Last Updated: Friday - 09/24/2010
Week of December 22, 2008
Economic crisis can help renew meaning of Christmas, says pope
Christmas: 'recover simplicity, friendship, solidarity'
CATHOLIC NEWS SERVICE
VATICAN CITY - The economic crisis could help people rediscover the true meaning of Christmas and the values of life, love and charity, Pope Benedict said.
After the "consumerist and materialistic scales have been shed, Christmas can then become an occasion to accept as a personal gift the message of hope that comes from the mystery of Christ's birth," he said Dec. 17.
While the economic crisis is causing suffering in many parts of the world, it can also help people focus on the significance of Christmas, he said.
"Under the pressure of hedonistic consumerism, Christmas unfortunately risks losing its spiritual significance and becoming a merely commercial occasion to buy and exchange gifts," said the pope at his general audience.

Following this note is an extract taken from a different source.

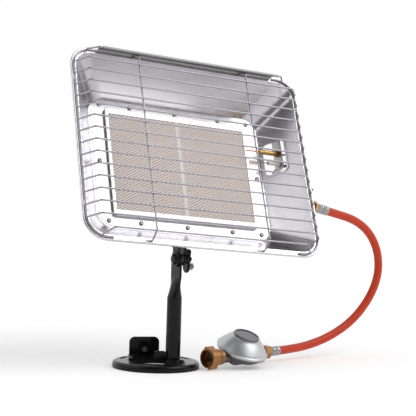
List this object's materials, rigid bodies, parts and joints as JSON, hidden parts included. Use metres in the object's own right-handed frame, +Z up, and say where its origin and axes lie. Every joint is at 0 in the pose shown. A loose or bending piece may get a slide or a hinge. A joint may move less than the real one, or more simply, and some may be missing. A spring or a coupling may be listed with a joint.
{
  "type": "gas radiant heater",
  "caption": "Tilting gas radiant burner head with a bright reflector pan and wire guard on a short pole and ring foot, with hose and regulator.",
  "frame": {"origin": "middle of the base ring on the floor", "axes": "+Z up, the burner faces -Y, the gas connection is on +X"},
  "size_m": [0.4487, 0.1729, 0.37],
  "materials": {
    "bright_pan": "bright pressed steel, polished inside",
    "frame_steel": "pressed sheet, satin",
    "box_steel": "pressed sheet, dull",
    "tile_ceramic": "unglazed, perforated",
    "seam_fibre": "fibre cement strip",
    "zinc_screw": "zinc plated",
    "wire_chrome": "bright plated wire",
    "visor_steel": "brushed sheet",
    "turned_brass": "turned",
    "black_enamel": "gloss black",
    "black_plastic": "moulded",
    "blue_plastic": "moulded",
    "white_ceramic": "glazed",
    "crimp_chrome": "bright plated",
    "cast_zinc": "die cast, satin",
    "lead_rubber": "insulated lead",
    "hose_rubber": "smooth, semi-gloss",
    "seal_rubber": "moulded ring"
  },
  "bodies": {
    "base": {"base_ring": "black_enamel", "foot_plate": "black_enamel", "foot_screws": "black_enamel", "clamp_bracket": "black_enamel", "clamp_rivets": "black_enamel", "pole": "black_enamel", "gas_hose": "hose_rubber", "regulator_body": "cast_zinc", "regulator_cover": "cast_zinc", "regulator_cap": "cast_zinc", "inlet_stem": "crimp_chrome", "inlet_seal": "seal_rubber", "regulator_hose_nut": "turned_brass", "regulator_hose_ferrule": "crimp_chrome"},
    "head": {"reflector_pan": "bright_pan", "burner_frame": "frame_steel", "burner_box": "box_steel", "ceramic_tile_left": "tile_ceramic", "ceramic_tile_right": "tile_ceramic", "tile_seam_strip": "seam_fibre", "tile_gasket": "seam_fibre", "frame_screws": "zinc_screw", "mixing_tube": "box_steel", "gas_injector": "turned_brass", "gas_pipe": "turned_brass", "valve_body": "turned_brass", "valve_nut": "turned_brass", "valve_bracket": "box_steel", "pilot_plate": "zinc_screw", "flame_sensor": "turned_brass", "spark_electrode": "white_ceramic", "spark_unit": "black_plastic", "spark_bracket": "box_steel", "ignition_lead": "lead_rubber", "sensor_lead": "lead_rubber", "guard_cross_wires": "wire_chrome", "guard_upright_wires": "wire_chrome", "guard_side_rods": "wire_chrome", "guard_visor": "visor_steel", "head_hose_nut": "turned_brass", "head_hose_ferrule": "crimp_chrome", "head_yoke": "black_enamel", "yoke_screws": "zinc_screw", "hinge_bolt": "black_enamel", "hinge_washer": "black_enamel", "hinge_bush": "zinc_screw"},
    "tilt_nut": {"wing_nut": "black_enamel", "wing_nut_pin": "zinc_screw"},
    "valve_press": {"valve_button": "blue_plastic"},
    "spark_press": {"spark_button": "black_plastic"},
    "inlet_nut": {"inlet_hand_nut": "turned_brass"},
    "neck_screw": {"clamp_screw": "zinc_screw"}
  },
  "joints": [
    {"name": "head_tilt", "type": "hinge", "parent": "base", "child": "head", "pos_m": [0.01545, -0.022, 0.127], "axis": [-1, 0, 0], "range_deg": [-36, 34], "deforming": ["gas_hose"]},
    {"name": "wing_nut_turn", "type": "hinge", "parent": "head", "child": "tilt_nut", "pos_m": [0.0262, -0.022, 0.127], "axis": [1, 0, 0], "continuous": true},
    {"name": "valve_push", "type": "slide", "parent": "head", "child": "valve_press", "axis": [0.0802, 0.437, 0.8959], "range_m": [0, 0.004], "stiffness_N_per_m": 1500, "springref_m": -0.002},
    {"name": "spark_push", "type": "slide", "parent": "head", "child": "spark_press", "axis": [0.0802, 0.437, 0.8959], "range_m": [0, 0.005], "stiffness_N_per_m": 900, "springref_m": -0.002},
    {"name": "hand_nut_turn", "type": "hinge", "parent": "base", "child": "inlet_nut", "pos_m": [0.05031, -0.04335, 0.01443], "axis": [0.9593, 0.2823, 0], "continuous": true},
    {"name": "clamp_screw_turn", "type": "hinge", "parent": "base", "child": "neck_screw", "pos_m": [0.0003, 0.032, 0.017], "axis": [0.2588, 0.9659, 0], "continuous": true}
  ]
}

However, he said, the current economic crisis and the financial insecurity and difficulties many families are experiencing should prompt people "to rediscover the warmth of simplicity, friendship and solidarity - the typical values of Christmas."
Word became flesh
With Christ's birth, the word became flesh, he said. God has become a tangible, concrete person whom we can touch and contemplate and who "knows us, calls us and guides us," said the pope.
As Christians contemplate the birth of Christ in a lowly grotto, "how can we not think about the many children who, still today, are born into enormous poverty in many parts of the world?" asked the pope.
The birth of a child should be a joyous event that stirs up feelings of kindness, concern and tenderness, he said.
But, the pope said, there are also children who are not welcomed into this world and are rejected.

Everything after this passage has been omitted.